Identifying the Unknowns of Rapid Learning Cycles
While focusing on velocity provides clear benefits, it also raises several questions that every manager must grapple with. These are not problems to be solved once, but rather dynamics to be managed as your company grows. Every organization has a different threshold for speed, and finding yours is part of the leadership journey.
- Does increasing velocity inherently decrease the depth of knowledge?
- How do we ensure that speed does not lead to employee burnout?
- Can we measure the quality of a skill as easily as we measure the speed of its delivery?
- What happens to long term strategic learning when we prioritize immediate business requests?
Asking these questions helps you stay grounded. It prevents the pursuit of speed from becoming another corporate fad. As a manager, you must balance the need for quick solutions with the need for a solid foundation. You want to build something that lasts, and that requires knowing when to push for velocity and when to allow for deeper reflection.
Practical Insights for Immediate Deployment
If you want to start improving your organization velocity today, you do not need a massive budget or a new department. You can start by changing the conversation you have with your team leaders and your HR staff. Focus on the friction points that prevent people from getting the information they need to do their jobs.

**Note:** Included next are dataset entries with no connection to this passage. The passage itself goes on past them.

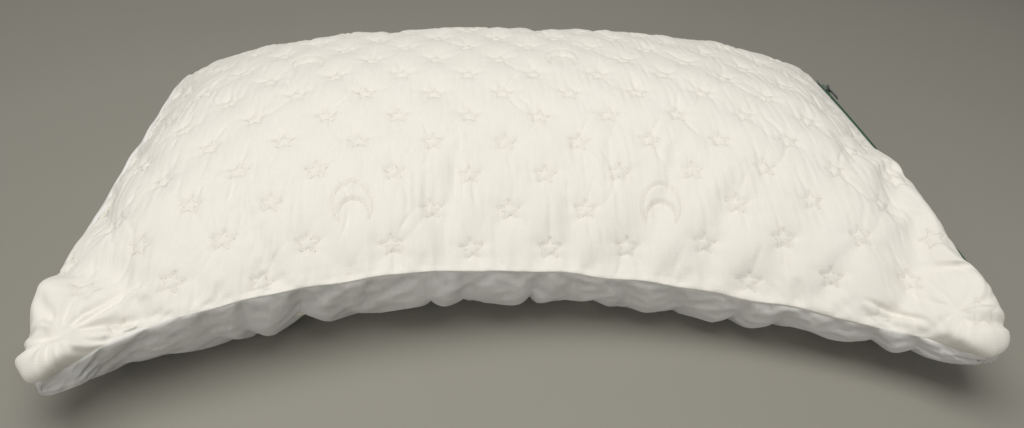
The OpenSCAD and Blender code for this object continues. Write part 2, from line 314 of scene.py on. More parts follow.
def star_distance(x, y):
    """Distance to a star's outline, below 0 inside it. One point of the star is on +Y."""
    fifth = 2 * math.pi / 5
    angle = np.arctan2(x, y) % fifth
    angle = np.minimum(angle, fifth - angle)
    radius = np.hypot(x, y)
    px, py = radius * np.cos(angle) - star_r, radius * np.sin(angle)
    edge = np.array([star_notch * math.cos(fifth / 2) - star_r, star_notch * math.sin(fifth / 2)])
    share = np.clip((px * edge[0] + py * edge[1]) / (edge @ edge), 0, 1)
    distance = np.hypot(px - share * edge[0], py - share * edge[1])
    return np.where(edge[0] * py - edge[1] * px < 0, distance, -distance)


def moon_distance(x, y):
    """Distance to a crescent's outline, below 0 inside it. Its horns point to -Y."""
    y = y / moon_tall
    return np.maximum(np.hypot(x, y) - moon_r, moon_bite_r - np.hypot(x, y + moon_bite_shift))


# %% The height of the quilting
groove_depth, groove_width = 1.3 * MM, 0.9 * MM
dimple_depth, dimple_width = 1.5 * MM, 12 * MM
puff_height = 0.8 * MM
crease_depth = 1.6 * MM


def quilt_row(row, s, t):
    """Height of one row of motifs, and how deep in a groove each point is."""
    column = np.round((s - row_offset(row)) / motif_gap)
    x0 = s - row_offset(row) - column * motif_gap
    y0 = t - row_start - row * row_gap
    tilt = motif_tilt(row, column)
    x = x0 * np.cos(tilt) - y0 * np.sin(tilt)
    y = x0 * np.sin(tilt) + y0 * np.cos(tilt)
    radius, turn = np.hypot(x, y), np.arctan2(x, y)
    moon = is_moon(row, column)
    distance = np.where(moon, moon_distance(x, y), star_distance(x, y))
    groove = bell(distance, groove_width)
    inside = 0.8 * MM * np.clip(-distance / (2.5 * MM), 0, 1)
    dimple = np.where(moon, 0.45, 1) * bell(radius, dimple_width)
    pucker = 0.35 * MM * np.cos(5 * turn) * bell(radius - star_r - 4 * MM, 6 * MM)
    # Creases that run from front to back out of each star, each with a place and a lean of its own
    side = np.sin(5.3 * column + 2.7 * row)
    bend = x0 - side * 5 * MM - y0 * 0.12 * np.sin(3.1 * column + 1.3 * row) - 14 * side * y0**2
    reach = bell(abs(y0) - 17 * MM, 13 * MM)
    crease = crease_depth * (0.55 + 0.45 * np.sin(8.7 * column - 4.1 * row)) * reach * bell(bend, 1.7 * MM)
    height = inside - groove_depth * groove - dimple_depth * dimple - np.where(moon, 0, pucker) - crease
    return height, groove


def quilting(s, t):
    phase_s = 2 * math.pi * (s - first_column) / motif_gap
    phase_t = math.pi * (t - row_start) / row_gap
    height = -puff_height * np.cos(phase_s) * np.cos(phase_t)
    depth = np.zeros_like(s)
    for row in rows:
        close = abs(t - row_start - row * row_gap) < 34 * MM
        row_height, groove = quilt_row(row, s[close], t[close])
        height[close] += row_height
        depth[close] = np.maximum(depth[close], groove)
    # Long shallow pulls from front to back, where the knit is stretched over the crown
    pulls = lumps(s * 3.2, t * 0.32, (42 * MM, 25 * MM, 17 * MM), 11)
    uneven = 0.9 * MM * lumps(s, t, (120 * MM, 70 * MM), 5)
    return height - 0.9 * MM * np.maximum(0, pulls - 0.1) + uneven, depth


quilt_height, groove_shade_mask = quilting(cloth_s, cloth_t)
print("motif rows:", len(rows), "relief in mm:", quilt_height.min() / MM, quilt_height.max() / MM)

# %% [markdown]
# ## Folds in the gathered corners and below the seam
# Where a corner is drawn together, pleats fan out from one point. A pleat is a narrow valley that is deep at
# the gathering point and dies out a few centimetres away. The plush panel is longer than the seam that it is
# sewn to, so it stands in puffs with creases between them, square to the seam.

# %% Pleats that fan out of a point


def fan(s, t, centre, radius, depth, pleats, seed):
    """Height of pleats that run out of a gathering point, with a pit in the middle."""
    chance = np.random.default_rng(seed)
    x, y = s - centre[0], t - centre[1]
    out, turn = np.hypot(x, y), np.arctan2(y, x)
    height = -1.3 * depth * bell(out, 0.16 * radius)
    for pleat in range(pleats):
        bearing = 2 * math.pi * (pleat + chance.uniform(-0.3, 0.3)) / pleats
        bearing = bearing + chance.uniform(-0.6, 0.6) * out / radius
        length = radius * chance.uniform(0.55, 1.1)
        apart = np.abs(np.angle(np.exp(1j * (turn - bearing)))) * out
        width = 1.6 * MM + 0.08 * out
        height = np.minimum(height, -depth * np.exp(-((apart / width) ** 2) - (out / length) ** 2))
    return height


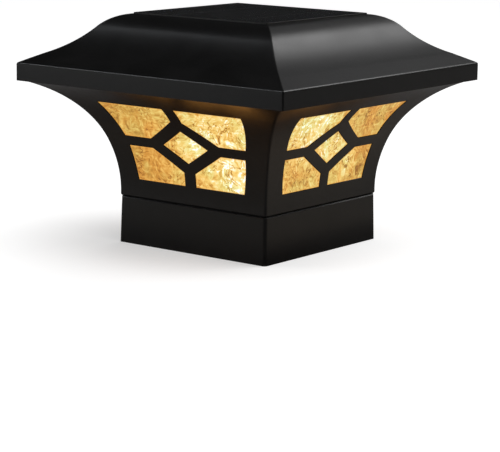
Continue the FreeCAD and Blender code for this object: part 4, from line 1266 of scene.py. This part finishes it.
    def build(self) -> None:
        """Make the four sides as one skin and let it stand for their solids."""
        skin = Skin()
        for side in Side:
            self.channel(skin, side)
            self.face(skin, side.value, 0.0, self.edge_round, self.hip_round)
            self.face(skin, side.value, self.wall, 0.0, self.inner_round)
            self.reveals(skin, side.value)
            self.rails(skin, side.value)
            self.hips_between(skin, side.value)
        piece = skin.make("lantern_sides", self.sharp_degrees)
        self.wardrobe.dress(piece, "black_housing", Body.LANTERN, [f"lantern_{side.node}" for side in Side])


@dataclass(frozen=True)
class GlowSpot:
    """Soft painted glow spot of a pane, seen square on."""

    across: float
    height: float
    spread: float
    strength: float

    def at(self, across: np.ndarray, height: np.ndarray) -> np.ndarray:
        """Strength * exp(-(distance / spread)^2 / 2)."""
        apart = (across - self.across) ** 2 + (height - self.height) ** 2
        return self.strength * np.exp(-apart / (2 * self.spread ** 2))


@dataclass
class Panes:
    """The four amber panes, each rippled in front on the raised land of each opening."""

    cove: Cove
    tracery: Tracery
    wardrobe: Wardrobe
    front: float = 1.9 * MM
    back: float = 3.5 * MM
    land: float = 0.42 * MM
    land_foot: float = 2.0 * MM
    ripple: Ripple = Ripple()
    first_seed: int = 7
    relief: float = 0.13 * MM
    calm_width: float = 1.2 * MM
    cell: float = 0.55 * MM
    sheet_cells: int = 2
    edge_highlight_width: float = 0.8 * MM
    sharp_degrees: float = 40.0
    far_tone: float = 0.24
    near_tone: float = 0.56
    tone_power: float = 0.8
    cast_tones: Pair = (0.25, 0.60)
    least_cast: float = 0.25
    side_cast: float = 0.5
    # painted glow spots where the globe's light shows through the front and right panes
    front_spots: tuple[GlowSpot, ...] = (
        GlowSpot(32 * MM, 44 * MM, 8 * MM, 0.22), GlowSpot(24 * MM, 60 * MM, 15 * MM, 0.10),
        GlowSpot(0 * MM, 57 * MM, 9 * MM, 0.12))
    right_spots: tuple[GlowSpot, ...] = (
        GlowSpot(-24 * MM, 64 * MM, 13 * MM, 0.10), GlowSpot(1 * MM, 57 * MM, 9 * MM, 0.16),
        GlowSpot(20 * MM, 47 * MM, 5 * MM, 0.22), GlowSpot(-28 * MM, 42 * MM, 10 * MM, -0.12))

    def build(self) -> None:
        """Make each pane in its channel."""
        for side in Side:
            self.pane(side)

    def layer(self, across: np.ndarray, height: np.ndarray, depth: float, wave: np.ndarray | float,
              side: Side) -> np.ndarray:
        """Points (half width at height and depth, plus a wave, across, height), turned to their side."""
        x = self.cove.half(height, depth) + wave
        return turned(np.stack([x, across, height], axis=-1), side.value)

    def plate(self, skin: Skin, across: np.ndarray, height: np.ndarray, depths: Pair, calm: np.ndarray,
              side: Side) -> None:
        """Closed plate on a grid of (across, height): a front, a back and the four edges between them.

        Args:
            skin: Takes the grids.
            across: Places across, rows by columns.
            height: Heights, rows by columns.
            depths: Depths of front and back under the lantern's outer face.
            calm: 0 where the front must lie still and 1 where it may ripple.
            side: Where it stands.
        """
        wave = self.ripple.at(across, height, self.first_seed + side.value) * calm * self.relief
        front = self.layer(across, height, depths[0], wave, side)
        back = self.layer(across, height, depths[1], 0.0, side)
        skin.add(front)
        skin.add(back)
        for line in (np.s_[0], np.s_[-1], np.s_[:, 0], np.s_[:, -1]):
            skin.add(np.stack([front[line], back[line]]))

    def pane(self, side: Side) -> None:
        """Make one pane: a plain sheet, and a rippled land in each opening.

        Args:
            side: Where it stands.
        """
        skin = Skin()
        across, height = self.grid(PaneOutline.read(side).corners(), self.cell * self.sheet_cells)
        self.plate(skin, across, height, (self.front, self.back), np.zeros_like(across), side)
        for corners in self.tracery.openings():
            across, height = self.grid(corners, self.cell)
            calm = np.clip(outline_distance(across, height, corners) / self.calm_width, 0, 1)
            self.plate(skin, across, height, (self.land, self.land_foot), calm, side)
        piece = skin.make(f"amber_{side.node}", self.sharp_degrees)
        self.mark(piece, side)
        self.wardrobe.dress(piece, "amber_pane", Body.LANTERN, [f"pane_{side.node}"])

    def grid(self, corners: np.ndarray, cell: float) -> tuple[np.ndarray, np.ndarray]:
        """Level rows across a convex outline, with a row at each of its corners.

        Corners whose heights agree to a nanometre share a row.

        Args:
            corners: The outline's corners.
            cell: Rough size of a cell.

        Returns:
            Places across and heights, rows by columns.
        """
        stops = np.unique(np.round(corners[:, 1], 9))
        rows = [np.linspace(a, b, max(2, int((b - a) / cell)) + 1)[:-1] for a, b in zip(stops, stops[1:])]
        heights = np.concatenate(rows + [stops[-1:]])
        left, right = chords(corners, heights)
        columns = int(np.ptp(corners[:, 0]) / cell) + 1
        across = left[:, None] + (right - left)[:, None] * np.linspace(0, 1, columns)[None]
        return across, np.broadcast_to(heights[:, None], across.shape)

    def mark(self, piece: bpy.types.Object, side: Side) -> None:
        """Store how bright each point is painted, how near it is to an opening's edge for a painted edge
        highlight, and what light it casts.

        The painted glow runs from far_tone at the corner away from the lit one to near_tone at it, with the
        painted glow spots on top. A point casts more light the brighter it is.

        Args:
            piece: The pane.
            side: Where it stands.
        """
        points = np.empty(len(piece.data.vertices) * 3)
        piece.data.vertices.foreach_get("co", points)
        _, across, height = turned(points.reshape(-1, 3), -side.value).T
        lit_end = 1 if side.runs_along_x else -1
        share = np.clip(across * lit_end / (2 * self.tracery.half_at_head) + 0.5, 0, 1)
        tone = self.far_tone + (self.near_tone - self.far_tone) * share ** self.tone_power
        spots = self.front_spots if side.runs_along_x else self.right_spots
        tone += sum(spot.at(across, height) for spot in spots)
        low, high = self.cast_tones
        cast = np.clip((tone - low) / (high - low), self.least_cast, 1)
        cast *= 1.0 if side.runs_along_x else self.side_cast
        openings = self.tracery.openings()
        inside = np.max([outline_distance(across, height, corners) for corners in openings], axis=0)
        # rim: mask for the painted edge highlight along each opening
        rim = np.clip(1 - np.abs(inside) / self.edge_highlight_width, 0, 1)
        for name, value in {"near_light": tone, "rim": rim, "cast_light": cast}.items():
            attribute = piece.data.attributes.new(name, "FLOAT", "POINT")
            attribute.data.foreach_set("value", value.astype(np.float32))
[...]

- Audit your last three training requests and calculate the time it took to deploy them.
- Ask your employees what the biggest hurdle is when they try to learn a new skill at work.
- Encourage the creation of small, informal learning assets like checklists or short screen recordings.

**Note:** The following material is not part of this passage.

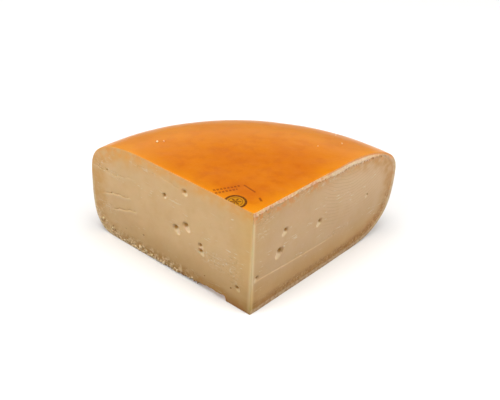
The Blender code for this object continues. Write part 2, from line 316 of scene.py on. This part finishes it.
cut_verts = {RIGHT: set(), LEFT: set()}
for face in quarter.faces:
    if face.material_index != RIND:
        cut_verts[face.material_index].update(face.verts)
for side in (RIGHT, LEFT):
    way, inward = cut_ways[side], inward_ways[side]
    for vert in cut_verts[side]:
        along, up = on_cut(side, vert.co)
        point = Vector((along, up))
        _, nearest, skin = outline_trees[side].find(point.to_3d())
        vert[skin_of] = skin
        faint, full = outline_points[side][nearest][1]
        vert[amber_of] = ease(faint, full, skin)
        # How deep the surface lies under the plane of the cut, in mm
        deep = 0.14 * noise.noise((along / 19, up / 13, side * 7))
        deep += 0.03 * noise.noise((along / 5, up / 4, side * 3))
        pit_shade = smear_and_highlight = 0.0
        if side == LEFT:
            wave = 1.3 * noise.noise((along / 4.5, 2.2, 0)) + 0.5 * noise.noise((along / 1.5, 5, 0))
            waved = point + Vector((0, wave))
            for a, low, b, high, opened in CRACKS:
                apart, _ = to_segment(waved, Vector((a, low)), Vector((b, high)))
                above = (waved - Vector((a, low))).dot(Vector((high - low, a - b)).normalized())
                fade = min(max(0.6 + 0.9 * noise.noise((along / 4, 2.2, 0)), 0), 1)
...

- Reward the speed of skill application rather than just the completion of training hours.
By focusing on these practical steps, you reduce the complexity of the development process. You move away from the fluff of thought leadership and toward the reality of how work gets done. This creates a culture of confidence where your team knows that when they face a challenge, the organization is prepared to support them quickly and effectively. This is how you build a business that is not only successful but also sustainable and human centered.